As you may have appreciated, simplicity can still be a good thing. Your hardtail 3700 offers a great deal of value for the money, especially when compared to a suspended bike at a similar price point. Much lighter, better components and less tuning and maintenance required make the hardtail a solid choice for any beginner, and many pros would still choose a hardtail for racing if their contracts did not require them to ride full suspension.
Selling Trek, Giant, Specialized and several other brands, I have had to deprogram myself regarding my own brand loyalty. Our job is to fit you to a bike that suits your intended usage and budget, regardless of what decals are on the frame. Whether a brand fits into an image you wish to project, or once having ridden a brand you like makes you more comfortable continuing to choose that brand is up to the individual. The only pitfall of brand loyalty is to not consider the traits other brands or types that may very well suit you better. I can tell you from experience that choosing the wrong bike from the "right" manufacturer will eventually lead to dissatisfaction...unless you never ride anything else and don't train yourself to notice the differences.
03-01-08, 11:27 AM
Very good advice, thank you. I have much to think about now.
03-01-08, 11:47 AM
Very good advice, thank you. I have much to think about now.
My apologies if that was a bit wordy. I just wanted you to have some info to work with, but if you'd like more specific help with an upgrade, just ask.

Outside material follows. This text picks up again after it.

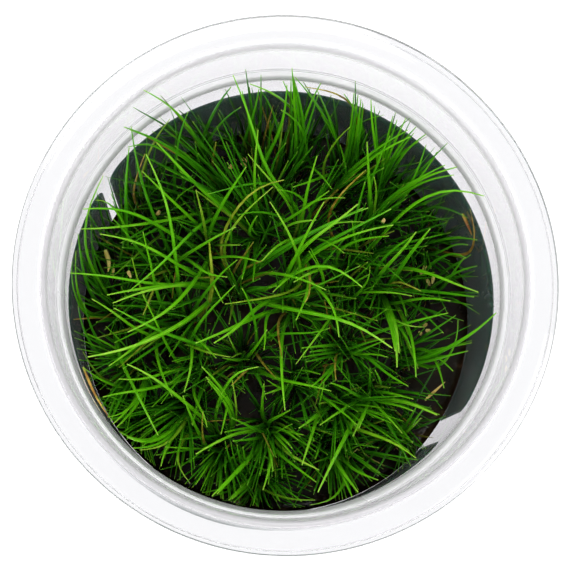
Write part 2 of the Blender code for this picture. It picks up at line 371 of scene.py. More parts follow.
def blend(tree, share, first, second):
    """The colour that lies between two others."""
    sources = {"Factor": share, 6: first, 7: second}
    return add_node(tree, "ShaderNodeMix", sources, data_type="RGBA").outputs[2]


def relief(tree, height, strength, distance):
    """The surface's direction, tilted by fine relief."""
    sources = {"Height": height, "Strength": strength, "Distance": distance}
    return add_node(tree, "ShaderNodeBump", sources).outputs["Normal"]


def new_material(name):
    """A material with its node tree and its shader."""
    material = bpy.data.materials.new(name)
    material.use_nodes = True
    return material, material.node_tree, material.node_tree.nodes["Principled BSDF"]


def inside_neck(tree, look):
    """A mask that is 1 inside the cup's neck and 0 on the flat rim round it."""
    flat = vector_maths(tree, "MULTIPLY", "Vector", own_space(tree), (1, 1, 0))
    reach = vector_maths(tree, "LENGTH", "Value", flat)
    neck = look.mouth_radius + look.wall
    return remap(tree, reach, neck, neck + NECK_FADE, 1.0, 0.0)


def edge_haze(tree, inside, look):
    """A mask that is 1 on the ledge and on the mouth's edge, and 0 elsewhere on the cup."""
    place = own_space(tree)
    height = add_node(tree, "ShaderNodeSeparateXYZ", {"Vector": place}).outputs["Z"]
    top = CUP_BOX[1].z
    stops = (
        (look.ledge_height - LEDGE_HAZE[1], 0.0, 0.0),
        (look.ledge_height - LEDGE_HAZE[0], 1.0, 0.0),
        (look.collar_height + COLLAR_HAZE[0], 1.0, 0.0),
        (look.collar_height + COLLAR_HAZE[1], 0.0, 0.0),
        (top - MOUTH_HAZE[1], 0.0, 0.0),
        (top - MOUTH_HAZE[0], 0.0, 1.0),
    )
    steps = [(level / top, (ledge, mouth, 0.0, 1.0)) for level, ledge, mouth in stops]
    bands = colour_steps(tree, maths(tree, "DIVIDE", height, top), steps)
    parts = add_node(tree, "ShaderNodeSeparateColor", {"Color": bands})
    toward = (math.cos(LOOSE_BEARING), math.sin(LOOSE_BEARING), 0.0)
    sideways = vector_maths(tree, "DOT_PRODUCT", "Value", place, toward)
    reach = (look.collar_radius * share for share in CLEARER_REACH)
    clearer = remap(tree, sideways, *reach, 1.0, CLEARER_SHARE)
    both = maths(tree, "MULTIPLY_ADD", parts.outputs["Red"], clearer, parts.outputs["Green"])
    return maths(tree, "MULTIPLY", both, inside)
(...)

If you'd just like an opinion, given your desire to run lights, fenders, etc...I'd upgrade the 3700. Full suspension does little for an urban bike unless you want to ride up flights of stairs and jump off loading docks. That is a lot of fun. :)
03-01-08, 12:05 PM
Thank you, it wasn't too wordy. What type/brand of front light/ rear light should I run? What about fenders? I was thinking about getting the Blackburn rear rack. I think it is the expedition rack? Right now I am looking for the ultimate commuter set up based on that frame. Later I want to acquire a trailer similar to the BOB or the one on sale at Nashbar. Are the tool kits made for Nashbar any good?
03-01-08, 12:11 PM
I'll let some of the other members make some accessory suggestions. Suffice it to say, take a little time and do some research until you're satisfied the products meet your needs and give good value.